Habíamos trasladado todo lo necesario para el niño a la casa de mi padre. Debido a la escasez de leche de cabra, mi padre nos reservó una vaca del señor Du. Tenía dos vacas y cada día podían producir cincuenta litros de leche. Mi padre le exhortó muchas veces para que no la adulterara con nada.
—Tío, si no nos cree, puede venir a extraer la leche con sus propias manos —dijo el pastor.
Mi primo aparcó el coche fuera del patio de la casa de mi padre. Mi padre esperaba allí desde hacía mucho tiempo. Unas mujeres jóvenes y la esposa de mi segundo hermano acompañaban a mi padre. Estas mujeres jóvenes eran las esposas de mis sobrinos. Mi cuñada cogió al niño, las jóvenes recogieron a Leoncita, la ayudaron a entrar en el patio y enseguida la mandaron a una habitación bien dispuesta para su posparto.
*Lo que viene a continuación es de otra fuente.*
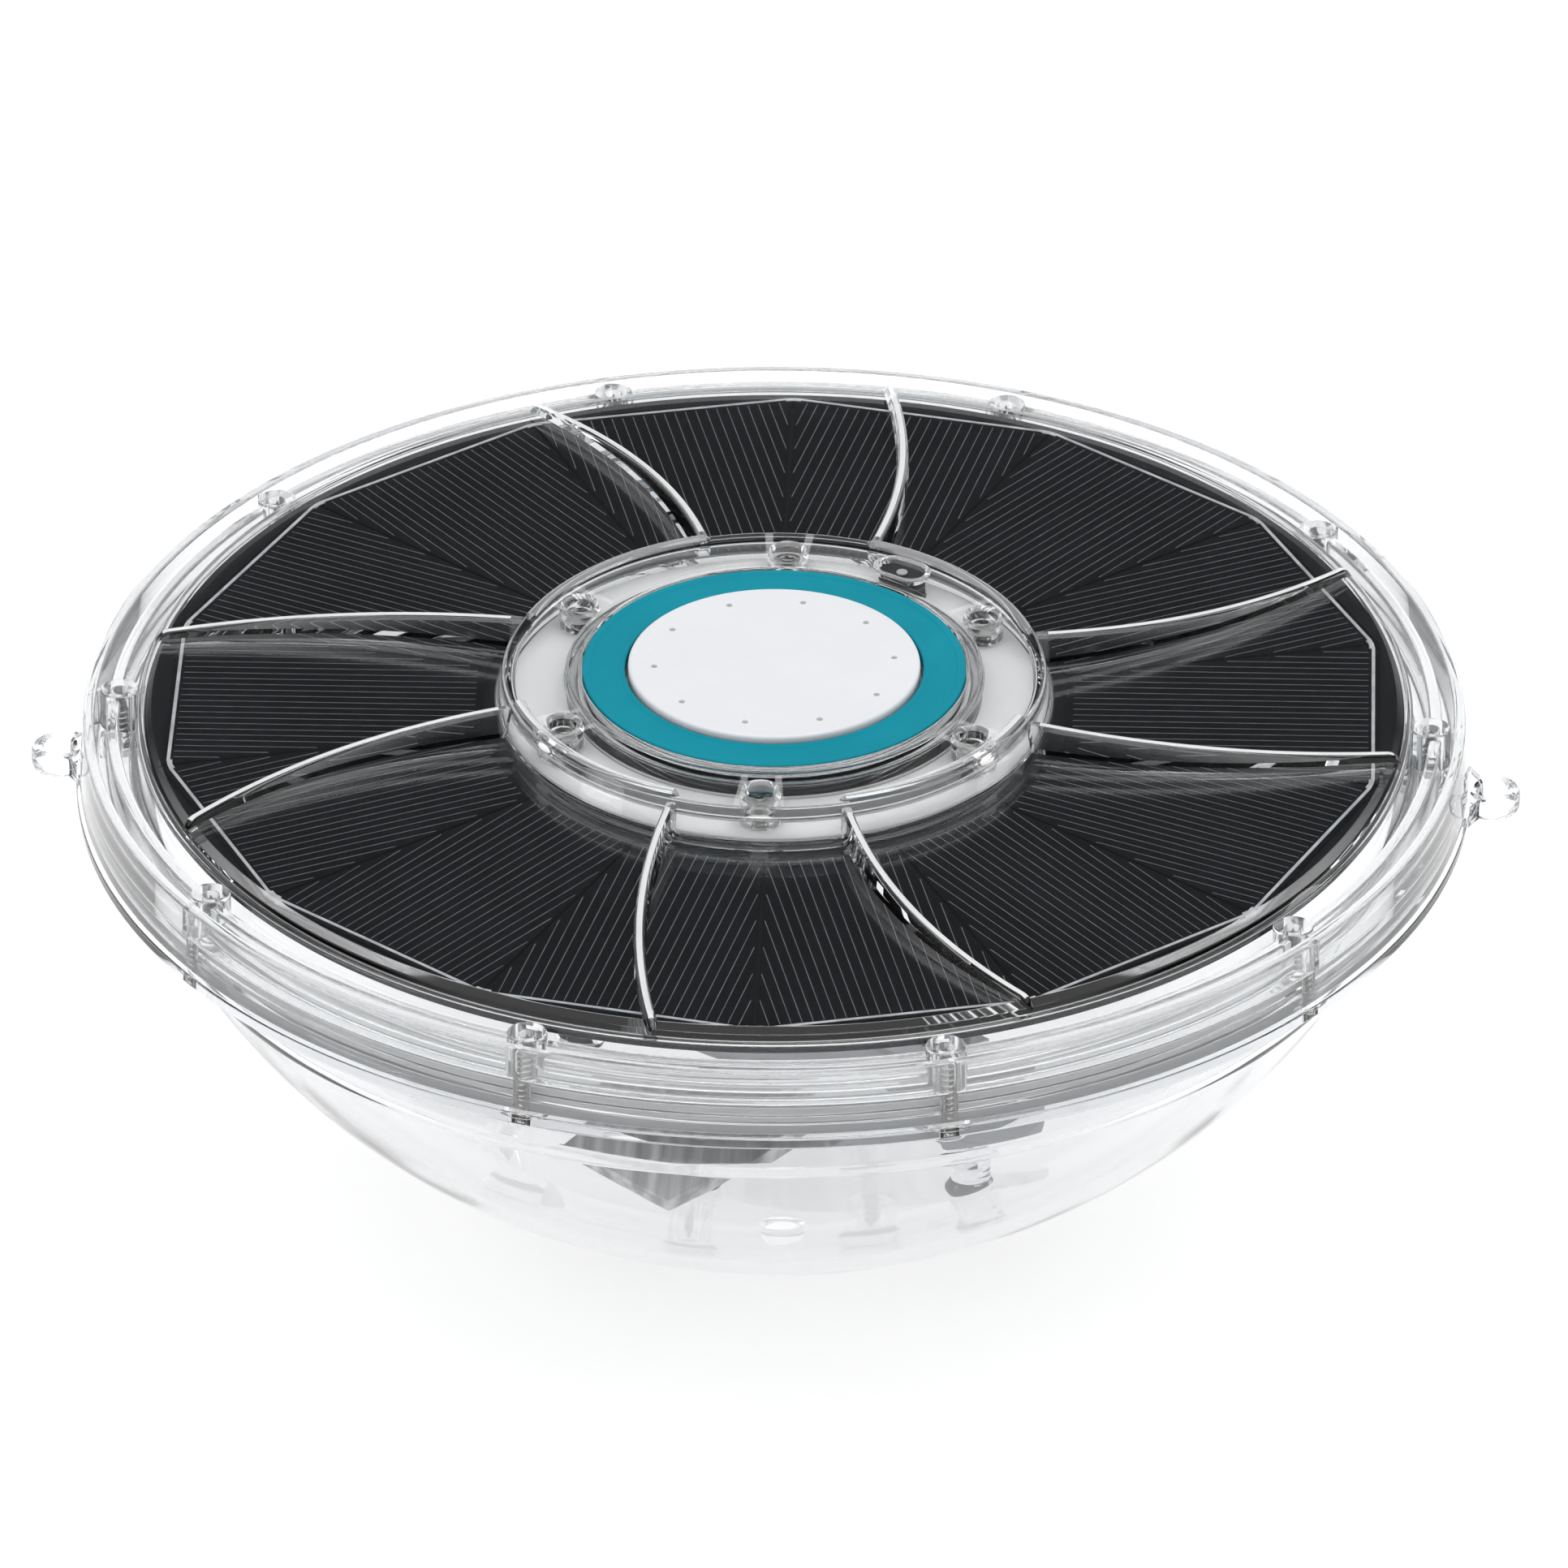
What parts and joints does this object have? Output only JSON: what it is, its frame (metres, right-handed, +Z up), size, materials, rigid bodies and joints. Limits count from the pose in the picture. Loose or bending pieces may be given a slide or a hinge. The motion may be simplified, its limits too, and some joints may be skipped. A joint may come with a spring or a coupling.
{
  "type": "floating pool light",
  "caption": "Floating solar pool light: a clear spherical bowl under a clear ribbed cover with a ring of dark solar cells, a raised hub, a coloured ring and a white push button.",
  "frame": {"origin": "on the plane of the three feet, under the centre of the bowl", "axes": "+Z up through the push button, +X through the two tether eyelets"},
  "size_m": [0.3, 0.2806, 0.1199],
  "materials": {
    "clear_shell": "clear polished",
    "silicone_clear": "matte",
    "stainless_screw": "bright",
    "stainless_wire": "drawn",
    "brushed_plate": "brushed",
    "black_laminate": "satin",
    "silicon_cell": "dark, fine silver fingers",
    "white_plastic": "satin",
    "black_plastic": "satin",
    "grey_plastic": "satin",
    "teal_silicone": "satin",
    "circuit_board": "solder mask",
    "battery_sleeve": "printed sleeve",
    "clear_lens": "clear"
  },
  "bodies": {
    "float": {"bowl": "clear_shell", "top_cover": "clear_shell", "rim_gasket": "silicone_clear", "rim_screw_01": "stainless_screw", "rim_screw_02": "stainless_screw", "rim_screw_03": "stainless_screw", "rim_screw_04": "stainless_screw", "rim_screw_05": "stainless_screw", "rim_screw_06": "stainless_screw", "rim_screw_07": "stainless_screw", "rim_screw_08": "stainless_screw", "rim_screw_09": "stainless_screw", "rim_screw_10": "stainless_screw", "panel_board": "black_laminate", "solar_cell_01": "silicon_cell", "solar_cell_02": "silicon_cell", "solar_cell_03": "silicon_cell", "solar_cell_04": "silicon_cell", "solar_cell_05": "silicon_cell", "solar_cell_06": "silicon_cell", "solar_cell_07": "silicon_cell", "solar_cell_08": "silicon_cell", "solar_cell_09": "silicon_cell", "solar_cell_10": "silicon_cell", "solar_cell_11": "silicon_cell", "solar_cell_12": "silicon_cell", "solar_cell_13": "silicon_cell", "solar_cell_14": "silicon_cell", "electronics_housing": "white_plastic", "hub_gasket": "silicone_clear", "hub_screw_1": "stainless_screw", "hub_screw_2": "stainless_screw", "hub_screw_3": "stainless_screw", "hub_screw_4": "stainless_screw", "hub_screw_5": "stainless_screw", "hub_screw_6": "stainless_screw", "sensor_carrier": "black_plastic", "light_sensor": "clear_lens", "control_board": "circuit_board", "battery_holder": "black_plastic", "battery_1": "battery_sleeve", "battery_2": "battery_sleeve", "battery_3": "battery_sleeve", "colour_ring": "teal_silicone", "button_seal": "silicone_clear", "switch_body": "black_plastic", "lamp_carrier": "grey_plastic", "led_board": "circuit_board", "led_1": "clear_lens", "led_2": "clear_lens", "led_3": "clear_lens", "led_4": "clear_lens", "ballast_bar": "brushed_plate", "ballast_screw_1": "stainless_screw", "ballast_screw_2": "stainless_screw", "lamp_screw_1": "stainless_screw", "lamp_screw_2": "stainless_screw", "button_spring": "stainless_wire"},
    "button": {"button_cap": "white_plastic"},
    "plunger": {"switch_plunger": "white_plastic"}
  },
  "joints": [
    {"name": "button_press", "type": "slide", "parent": "float", "child": "button", "axis": [0, 0, -1], "range_m": [0, 0.0009], "stiffness_N_per_m": 900, "springref_m": -0.001, "deforming": ["button_spring"]},
    {"name": "switch_press", "type": "slide", "parent": "float", "child": "plunger", "axis": [0, 0, -1], "range_m": [0, 0.0009]}
  ],
  "couplings": [
    {"joint": "switch_press", "follows": "button_press", "ratio": 1}
  ]
}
Mi cuñada descubrió un poco la manta para que mi padre pudiese observar a su nieto, que llegaba con tantos años de retraso. Las lágrimas florecieron en sus ojos mientras decía:
—Bien, bien.
Cuando vi la cara rojiza y el cabello negro del niño, múltiples sensaciones acudieron a mi corazón, y las lágrimas brotaron de mis ojos.
Señor, este niño me ha inspirado y me ha hecho recuperar la juventud. Desde el embarazo hasta el parto, aunque fue más difícil que el de otros niños. La confirmación de su identidad traerá más problemas. Lo que dijo mi tía era cierto: «Cuando sale de la vagina, se convierte en un ser humano, será un ciudadano legal de este país y podrá gozar de todos los derechos y beneficios que nuestro país ha otorgado a los niños». Si hubiese algún problema, tendríamos que asumirlo las personas que le hemos traído al mundo. Lo único que le daremos será amor.
Señor, a partir de mañana organizaré mis papeles para terminar lo antes posible esta pieza de teatro que me está costando un parto. La próxima carta contendrá dicha obra, que no tendrá posibilidad de llevarse al escenario. Se titula: Rana.